Nicht immer muss der Streit unter Nachbarn gerichtlich gelöst werden. Erfolge gibt es auch bei unabhängigen Schiedsleuten. Das spart Zeit und Kosten.

Zwei Personen streiten sich über den GArtenzaun hinweg über die Höhe einer Hecke  © Verband Wohneigentum NRW e.V.
Nachbarschaftliche Auseinandersetzungen müssen nicht zwingend gerichtlich gelöst werden. 

Lärm vom Rasenmäher und laute Musik in der Mittagszeit, Bäume und Sträucher, die aufs Grundstück ragen, Qualm von Nachbars Grill, der ins Wohnzimmer zieht – Anlässe für Nachbarschaftsstreitigkeiten gibt es reichlich. Doch damit immer gleich die Gerichte behelligen? Das Land möchte unsere Gerichte entlasten und Kosten reduzieren, denn heute schon ziehen sich viele Verfahren über Jahre hin. Die Justiz in Nordrhein-Westfalen wählt beim Nachbarrecht deshalb den Weg der Streitschlichtung durch unabhängige Schiedsleute.

Erst wenn sich hierbei keine Einigung erzielen lässt (wahlweise mit oder ohne anwaltliche Hilfe), kann die Angelegenheit vor Gericht ausgefochten werden.

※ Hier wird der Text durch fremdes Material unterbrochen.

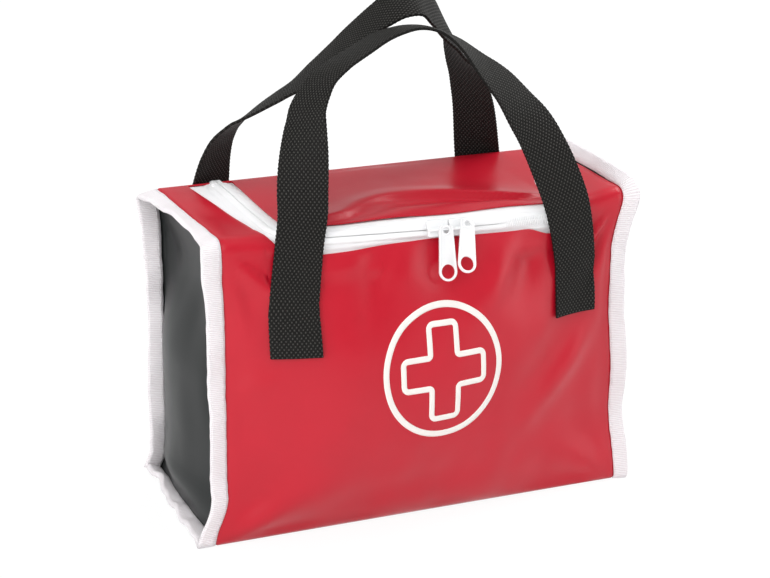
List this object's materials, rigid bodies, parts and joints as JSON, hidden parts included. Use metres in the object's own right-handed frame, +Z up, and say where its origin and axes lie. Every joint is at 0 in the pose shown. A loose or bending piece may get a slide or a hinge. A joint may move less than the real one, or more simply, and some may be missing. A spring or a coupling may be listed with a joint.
{
  "type": "toy doctor case",
  "caption": "Soft toy doctor case: bulging red fabric bag with bound side seams, a zipped lid round three sides of the top, sliders with pulls and webbing carry handles.",
  "frame": {"origin": "centre of the case's footprint, on the surface that it stands on", "axes": "+Z up, +Y from the printed front towards the back, +X towards the viewer's right when looking at the front"},
  "size_m": [0.244, 0.1432, 0.2584],
  "materials": {
    "red_fabric": "coated cloth, semi-gloss",
    "dark_fabric": "coated cloth, semi-gloss",
    "white_binding": "ribbed tape, matt",
    "zip_tape": "woven tape, matt",
    "zip_coil": "moulded coil, satin",
    "slider_metal": "white enamel, satin",
    "pull_plastic": "moulded, satin",
    "black_webbing": "woven webbing, matt",
    "white_print": "printed film, satin"
  },
  "bodies": {
    "bag": {"front_panel": "red_fabric", "back_panel": "red_fabric", "bottom_panel": "red_fabric", "left_top_strip": "red_fabric", "right_top_strip": "red_fabric", "left_side_panel": "dark_fabric", "right_side_panel": "dark_fabric", "left_binding_front": "white_binding", "left_binding_top": "white_binding", "left_binding_back": "white_binding", "left_binding_bottom": "white_binding", "right_binding_front": "white_binding", "right_binding_top": "white_binding", "right_binding_back": "white_binding", "right_binding_bottom": "white_binding", "zip_tape_bag": "zip_tape", "zip_coil_bag": "zip_coil", "left_zip_stop": "zip_coil", "right_zip_stop": "zip_coil", "front_handle_end_left": "black_webbing", "front_handle_end_right": "black_webbing", "back_handle_end_left": "black_webbing", "back_handle_end_right": "black_webbing", "print_ring": "white_print", "print_cross": "white_print"},
    "lid": {"lid_panel": "red_fabric", "zip_tape_lid": "zip_tape", "zip_coil_lid": "zip_coil"},
    "front_handle": {"front_handle": "black_webbing"},
    "back_handle": {"back_handle": "black_webbing"},
    "left_slider": {"left_slider": "slider_metal"},
    "right_slider": {"right_slider": "slider_metal"},
    "left_pull": {"left_pull": "pull_plastic"},
    "right_pull": {"right_pull": "pull_plastic"}
  },
  "joints": [
    {"name": "lid_hinge", "type": "hinge", "parent": "bag", "child": "lid", "pos_m": [0, 0.041, 0.16], "axis": [-1, 0, 0], "range_deg": [0, 105]},
    {"name": "front_handle_hinge", "type": "hinge", "parent": "bag", "child": "front_handle", "pos_m": [0, -0.0594, 0.124], "axis": [1, 0, 0], "range_deg": [0, 126]},
    {"name": "back_handle_hinge", "type": "hinge", "parent": "bag", "child": "back_handle", "pos_m": [0, 0.0594, 0.124], "axis": [-1, 0, 0], "range_deg": [0, 126]},
    {"name": "left_slider_slide", "type": "slide", "parent": "bag", "child": "left_slider", "axis": [-0.9999, 0.0114, 0], "range_m": [0, 0.048]},
    {"name": "right_slider_slide", "type": "slide", "parent": "bag", "child": "right_slider", "axis": [0.9999, 0.0146, 0], "range_m": [0, 0.031]},
    {"name": "left_pull_swing", "type": "hinge", "parent": "left_slider", "child": "left_pull", "pos_m": [0.00295, -0.05316, 0.15744], "axis": [-0.9999, 0.0114, 0], "range_deg": [0, 150]},
    {"name": "right_pull_swing", "type": "hinge", "parent": "right_slider", "child": "right_pull", "pos_m": [0.01506, -0.05313, 0.15741], "axis": [-0.9999, -0.0146, 0], "range_deg": [0, 150]}
  ],
  "couplings": [
    {"joint": "front_handle_hinge", "follows": "lid_hinge", "ratio": 1.2},
    {"joint": "back_handle_hinge", "follows": "lid_hinge", "ratio": 1.2}
  ]
}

Wo finde ich eine Schiedsperson?

Geregelt ist diese Vorgehensweise für Nordrhein-Westfalen in den Paragraphen 41ff. Justizgesetz Nordrhein-Westfalen. Doch wie lässt sich eine Schiedsperson finden? Nach Angaben von Stephan Dingler, Rechtsberater beim Verband Wohneigentum NRW e.V., ist dies ganz einfach: „Für das Schlichtungsverfahren ist immer die Schiedsperson zuständig, in deren Bezirk die Gegenpartei wohnt. Um sie zu ermitteln, wendet man sich direkt an das zuständige Amtsgericht. Dort erhält man eine Liste der betreffenden Schiedsfrauen/Schiedsmänner.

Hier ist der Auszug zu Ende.